Set down exactly the lines from the one with "Write part 2" to the one with "cross_axis_z - reach", both included, and no line outside that range.

* The data
===============

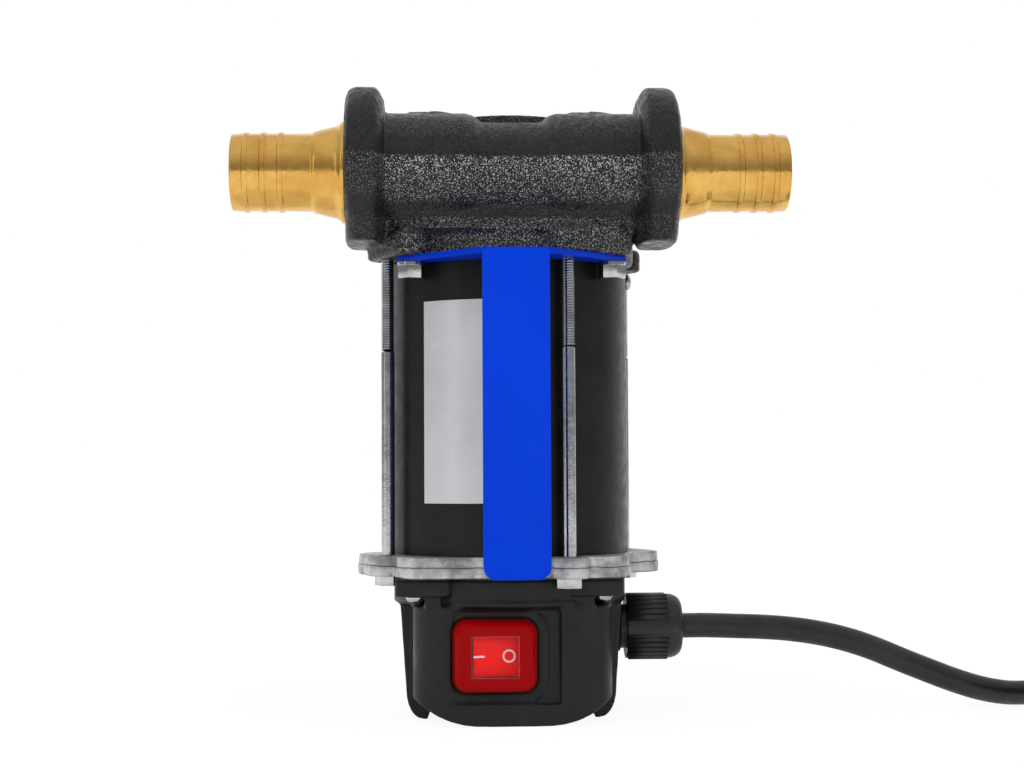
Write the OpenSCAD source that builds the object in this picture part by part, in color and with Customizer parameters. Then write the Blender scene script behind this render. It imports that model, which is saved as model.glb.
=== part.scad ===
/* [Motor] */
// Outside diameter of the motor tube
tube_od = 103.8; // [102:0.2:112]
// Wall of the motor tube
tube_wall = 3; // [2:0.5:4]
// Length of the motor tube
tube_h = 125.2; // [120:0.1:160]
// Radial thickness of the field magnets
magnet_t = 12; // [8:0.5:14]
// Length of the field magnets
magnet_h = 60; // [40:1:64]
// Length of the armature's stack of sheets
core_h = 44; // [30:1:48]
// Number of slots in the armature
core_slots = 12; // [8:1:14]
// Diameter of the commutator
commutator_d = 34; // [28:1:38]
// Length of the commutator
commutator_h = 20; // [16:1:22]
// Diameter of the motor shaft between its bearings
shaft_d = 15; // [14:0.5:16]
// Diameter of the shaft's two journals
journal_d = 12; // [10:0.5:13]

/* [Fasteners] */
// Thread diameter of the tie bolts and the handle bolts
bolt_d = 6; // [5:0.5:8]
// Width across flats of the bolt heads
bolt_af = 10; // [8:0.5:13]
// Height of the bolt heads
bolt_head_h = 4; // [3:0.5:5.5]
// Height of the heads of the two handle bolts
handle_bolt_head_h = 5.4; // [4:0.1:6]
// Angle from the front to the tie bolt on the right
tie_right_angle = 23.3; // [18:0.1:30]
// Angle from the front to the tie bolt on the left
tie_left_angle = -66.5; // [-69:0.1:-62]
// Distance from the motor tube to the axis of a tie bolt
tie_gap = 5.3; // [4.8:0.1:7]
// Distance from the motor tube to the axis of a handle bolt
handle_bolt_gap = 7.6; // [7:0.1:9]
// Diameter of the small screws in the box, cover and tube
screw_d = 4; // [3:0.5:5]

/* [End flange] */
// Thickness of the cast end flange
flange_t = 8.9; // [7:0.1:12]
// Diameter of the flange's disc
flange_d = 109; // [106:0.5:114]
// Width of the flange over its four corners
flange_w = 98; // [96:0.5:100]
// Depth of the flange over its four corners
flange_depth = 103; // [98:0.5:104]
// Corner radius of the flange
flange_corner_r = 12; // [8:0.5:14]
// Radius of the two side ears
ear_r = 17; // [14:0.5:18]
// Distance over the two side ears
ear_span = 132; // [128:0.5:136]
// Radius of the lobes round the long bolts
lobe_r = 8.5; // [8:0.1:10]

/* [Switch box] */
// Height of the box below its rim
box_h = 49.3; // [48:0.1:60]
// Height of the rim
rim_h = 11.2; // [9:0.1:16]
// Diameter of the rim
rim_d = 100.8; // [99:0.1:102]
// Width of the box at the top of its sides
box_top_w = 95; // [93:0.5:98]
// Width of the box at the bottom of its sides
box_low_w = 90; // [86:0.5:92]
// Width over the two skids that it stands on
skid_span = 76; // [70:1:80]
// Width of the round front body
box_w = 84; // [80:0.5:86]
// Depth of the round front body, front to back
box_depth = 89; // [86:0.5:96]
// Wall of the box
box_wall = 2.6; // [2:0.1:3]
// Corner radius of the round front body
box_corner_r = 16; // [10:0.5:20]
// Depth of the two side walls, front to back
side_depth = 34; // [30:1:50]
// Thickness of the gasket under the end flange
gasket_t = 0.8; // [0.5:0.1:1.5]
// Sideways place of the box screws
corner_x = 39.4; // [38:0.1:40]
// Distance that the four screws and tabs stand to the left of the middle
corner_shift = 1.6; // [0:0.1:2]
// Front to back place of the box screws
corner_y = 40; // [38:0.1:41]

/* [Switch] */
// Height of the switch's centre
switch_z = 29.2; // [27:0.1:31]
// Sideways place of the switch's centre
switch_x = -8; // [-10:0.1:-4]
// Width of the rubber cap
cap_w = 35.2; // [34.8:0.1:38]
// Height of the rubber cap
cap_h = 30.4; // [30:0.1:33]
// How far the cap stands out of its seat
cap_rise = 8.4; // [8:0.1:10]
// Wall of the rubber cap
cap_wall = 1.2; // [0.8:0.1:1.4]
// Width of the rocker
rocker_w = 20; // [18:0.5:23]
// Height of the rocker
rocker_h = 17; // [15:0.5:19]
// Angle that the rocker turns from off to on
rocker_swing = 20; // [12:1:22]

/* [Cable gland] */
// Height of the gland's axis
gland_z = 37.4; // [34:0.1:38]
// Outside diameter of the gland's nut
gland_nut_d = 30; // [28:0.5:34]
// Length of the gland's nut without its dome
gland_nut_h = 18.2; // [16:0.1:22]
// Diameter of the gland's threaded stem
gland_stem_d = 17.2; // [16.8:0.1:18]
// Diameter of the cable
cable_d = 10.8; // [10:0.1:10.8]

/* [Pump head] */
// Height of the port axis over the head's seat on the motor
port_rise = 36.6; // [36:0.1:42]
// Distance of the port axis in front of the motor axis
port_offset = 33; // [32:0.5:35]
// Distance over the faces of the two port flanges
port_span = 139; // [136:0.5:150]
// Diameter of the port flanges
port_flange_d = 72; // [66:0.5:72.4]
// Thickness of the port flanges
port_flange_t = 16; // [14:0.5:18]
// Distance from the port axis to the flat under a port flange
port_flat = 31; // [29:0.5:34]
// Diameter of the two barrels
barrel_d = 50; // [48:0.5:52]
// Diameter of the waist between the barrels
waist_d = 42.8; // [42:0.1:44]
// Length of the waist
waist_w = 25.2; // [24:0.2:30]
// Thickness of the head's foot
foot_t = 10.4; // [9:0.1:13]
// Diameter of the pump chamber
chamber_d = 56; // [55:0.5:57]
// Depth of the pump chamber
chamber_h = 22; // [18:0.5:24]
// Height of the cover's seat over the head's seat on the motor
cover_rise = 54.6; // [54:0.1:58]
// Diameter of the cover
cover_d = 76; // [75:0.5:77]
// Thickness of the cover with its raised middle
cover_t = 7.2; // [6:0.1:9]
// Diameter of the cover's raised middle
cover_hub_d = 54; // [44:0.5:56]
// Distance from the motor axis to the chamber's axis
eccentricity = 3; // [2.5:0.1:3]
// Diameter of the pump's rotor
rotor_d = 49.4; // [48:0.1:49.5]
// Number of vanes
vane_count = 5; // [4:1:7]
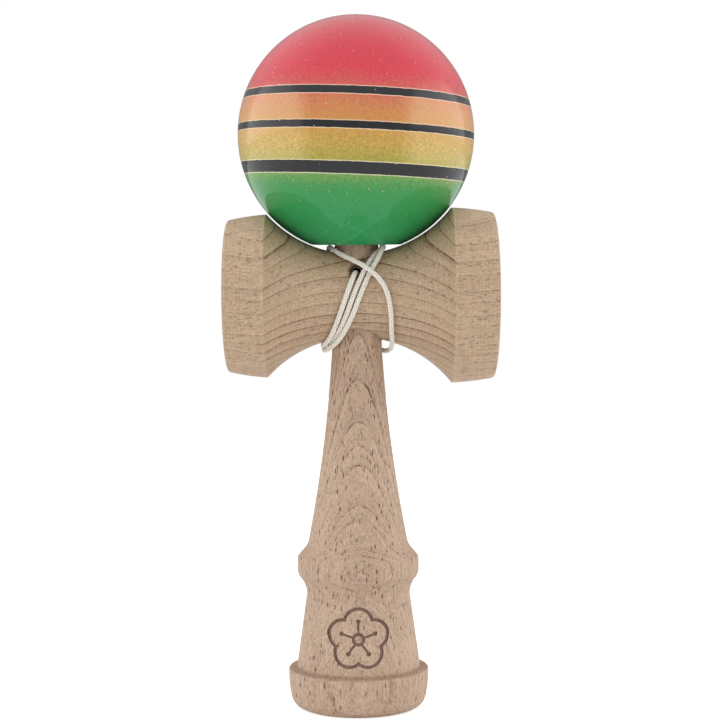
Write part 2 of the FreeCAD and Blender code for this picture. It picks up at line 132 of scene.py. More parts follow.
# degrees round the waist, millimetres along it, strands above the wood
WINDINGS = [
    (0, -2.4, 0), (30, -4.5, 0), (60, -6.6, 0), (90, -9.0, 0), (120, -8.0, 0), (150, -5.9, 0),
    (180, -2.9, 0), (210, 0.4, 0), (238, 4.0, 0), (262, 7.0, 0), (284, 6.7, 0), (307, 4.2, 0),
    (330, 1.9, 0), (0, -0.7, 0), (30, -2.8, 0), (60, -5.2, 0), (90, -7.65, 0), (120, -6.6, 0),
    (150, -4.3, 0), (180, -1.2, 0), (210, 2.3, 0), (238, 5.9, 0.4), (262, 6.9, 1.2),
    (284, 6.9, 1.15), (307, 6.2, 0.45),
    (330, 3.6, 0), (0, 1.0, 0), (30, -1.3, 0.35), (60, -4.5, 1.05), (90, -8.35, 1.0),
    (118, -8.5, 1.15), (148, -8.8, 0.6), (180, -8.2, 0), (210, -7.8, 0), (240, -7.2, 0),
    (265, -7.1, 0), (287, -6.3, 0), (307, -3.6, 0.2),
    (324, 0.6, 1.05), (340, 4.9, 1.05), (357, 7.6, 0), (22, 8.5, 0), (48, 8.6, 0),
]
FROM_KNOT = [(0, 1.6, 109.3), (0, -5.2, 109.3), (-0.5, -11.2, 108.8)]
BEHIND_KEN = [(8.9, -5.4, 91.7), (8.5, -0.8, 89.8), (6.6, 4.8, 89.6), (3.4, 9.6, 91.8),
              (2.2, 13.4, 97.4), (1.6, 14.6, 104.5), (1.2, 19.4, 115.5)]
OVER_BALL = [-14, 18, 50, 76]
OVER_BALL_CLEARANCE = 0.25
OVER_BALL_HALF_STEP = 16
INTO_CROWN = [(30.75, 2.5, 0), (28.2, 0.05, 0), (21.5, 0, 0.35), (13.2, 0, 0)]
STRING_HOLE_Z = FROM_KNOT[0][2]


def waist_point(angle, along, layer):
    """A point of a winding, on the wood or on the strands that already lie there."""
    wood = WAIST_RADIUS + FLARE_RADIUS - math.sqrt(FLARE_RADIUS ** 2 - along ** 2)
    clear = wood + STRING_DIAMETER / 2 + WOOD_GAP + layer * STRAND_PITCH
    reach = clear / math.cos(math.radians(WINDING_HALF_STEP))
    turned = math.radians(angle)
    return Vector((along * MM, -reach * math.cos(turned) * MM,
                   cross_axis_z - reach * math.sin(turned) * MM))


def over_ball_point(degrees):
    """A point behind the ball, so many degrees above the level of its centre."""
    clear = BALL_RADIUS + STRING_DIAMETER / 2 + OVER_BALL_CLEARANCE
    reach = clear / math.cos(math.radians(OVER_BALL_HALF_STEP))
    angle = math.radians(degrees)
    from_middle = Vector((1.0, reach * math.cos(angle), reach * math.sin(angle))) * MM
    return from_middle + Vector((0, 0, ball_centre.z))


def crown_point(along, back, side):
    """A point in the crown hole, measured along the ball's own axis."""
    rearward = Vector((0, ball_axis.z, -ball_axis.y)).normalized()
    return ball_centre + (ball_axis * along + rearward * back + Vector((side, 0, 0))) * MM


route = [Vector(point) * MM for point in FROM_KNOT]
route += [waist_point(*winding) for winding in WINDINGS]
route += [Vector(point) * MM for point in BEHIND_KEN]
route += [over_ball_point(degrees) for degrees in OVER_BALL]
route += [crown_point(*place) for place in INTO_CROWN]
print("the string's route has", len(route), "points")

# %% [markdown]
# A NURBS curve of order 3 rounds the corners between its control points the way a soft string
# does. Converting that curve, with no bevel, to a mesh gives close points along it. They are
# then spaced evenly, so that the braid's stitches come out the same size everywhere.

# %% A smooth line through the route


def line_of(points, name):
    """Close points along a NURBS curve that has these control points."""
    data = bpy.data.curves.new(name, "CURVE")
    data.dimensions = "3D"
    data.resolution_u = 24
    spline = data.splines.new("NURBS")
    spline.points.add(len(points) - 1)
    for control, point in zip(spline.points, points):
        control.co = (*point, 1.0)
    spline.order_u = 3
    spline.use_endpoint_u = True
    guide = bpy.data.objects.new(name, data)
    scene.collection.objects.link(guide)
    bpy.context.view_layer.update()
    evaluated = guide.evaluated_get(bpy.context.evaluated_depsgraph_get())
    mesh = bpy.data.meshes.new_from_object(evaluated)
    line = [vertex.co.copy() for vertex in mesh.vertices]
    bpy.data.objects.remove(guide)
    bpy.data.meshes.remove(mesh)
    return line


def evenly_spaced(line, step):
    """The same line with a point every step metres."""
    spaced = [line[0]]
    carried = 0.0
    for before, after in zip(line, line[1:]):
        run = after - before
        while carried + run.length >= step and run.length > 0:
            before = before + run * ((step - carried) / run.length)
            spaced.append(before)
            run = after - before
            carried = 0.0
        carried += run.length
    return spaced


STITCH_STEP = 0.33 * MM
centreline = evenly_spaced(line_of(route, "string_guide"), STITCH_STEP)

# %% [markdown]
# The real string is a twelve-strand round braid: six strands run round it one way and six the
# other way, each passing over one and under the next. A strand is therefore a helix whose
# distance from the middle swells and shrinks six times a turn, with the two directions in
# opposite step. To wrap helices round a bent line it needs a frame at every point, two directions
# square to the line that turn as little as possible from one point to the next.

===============

* Reply
Write part 2 of the FreeCAD and Blender code for this picture. It picks up at line 132 of scene.py. More parts follow.
# degrees round the waist, millimetres along it, strands above the wood
WINDINGS = [
    (0, -2.4, 0), (30, -4.5, 0), (60, -6.6, 0), (90, -9.0, 0), (120, -8.0, 0), (150, -5.9, 0),
    (180, -2.9, 0), (210, 0.4, 0), (238, 4.0, 0), (262, 7.0, 0), (284, 6.7, 0), (307, 4.2, 0),
    (330, 1.9, 0), (0, -0.7, 0), (30, -2.8, 0), (60, -5.2, 0), (90, -7.65, 0), (120, -6.6, 0),
    (150, -4.3, 0), (180, -1.2, 0), (210, 2.3, 0), (238, 5.9, 0.4), (262, 6.9, 1.2),
    (284, 6.9, 1.15), (307, 6.2, 0.45),
    (330, 3.6, 0), (0, 1.0, 0), (30, -1.3, 0.35), (60, -4.5, 1.05), (90, -8.35, 1.0),
    (118, -8.5, 1.15), (148, -8.8, 0.6), (180, -8.2, 0), (210, -7.8, 0), (240, -7.2, 0),
    (265, -7.1, 0), (287, -6.3, 0), (307, -3.6, 0.2),
    (324, 0.6, 1.05), (340, 4.9, 1.05), (357, 7.6, 0), (22, 8.5, 0), (48, 8.6, 0),
]
FROM_KNOT = [(0, 1.6, 109.3), (0, -5.2, 109.3), (-0.5, -11.2, 108.8)]
BEHIND_KEN = [(8.9, -5.4, 91.7), (8.5, -0.8, 89.8), (6.6, 4.8, 89.6), (3.4, 9.6, 91.8),
              (2.2, 13.4, 97.4), (1.6, 14.6, 104.5), (1.2, 19.4, 115.5)]
OVER_BALL = [-14, 18, 50, 76]
OVER_BALL_CLEARANCE = 0.25
OVER_BALL_HALF_STEP = 16
INTO_CROWN = [(30.75, 2.5, 0), (28.2, 0.05, 0), (21.5, 0, 0.35), (13.2, 0, 0)]
STRING_HOLE_Z = FROM_KNOT[0][2]


def waist_point(angle, along, layer):
    """A point of a winding, on the wood or on the strands that already lie there."""
    wood = WAIST_RADIUS + FLARE_RADIUS - math.sqrt(FLARE_RADIUS ** 2 - along ** 2)
    clear = wood + STRING_DIAMETER / 2 + WOOD_GAP + layer * STRAND_PITCH
    reach = clear / math.cos(math.radians(WINDING_HALF_STEP))
    turned = math.radians(angle)
    return Vector((along * MM, -reach * math.cos(turned) * MM,
                   cross_axis_z - reach * math.sin(turned) * MM))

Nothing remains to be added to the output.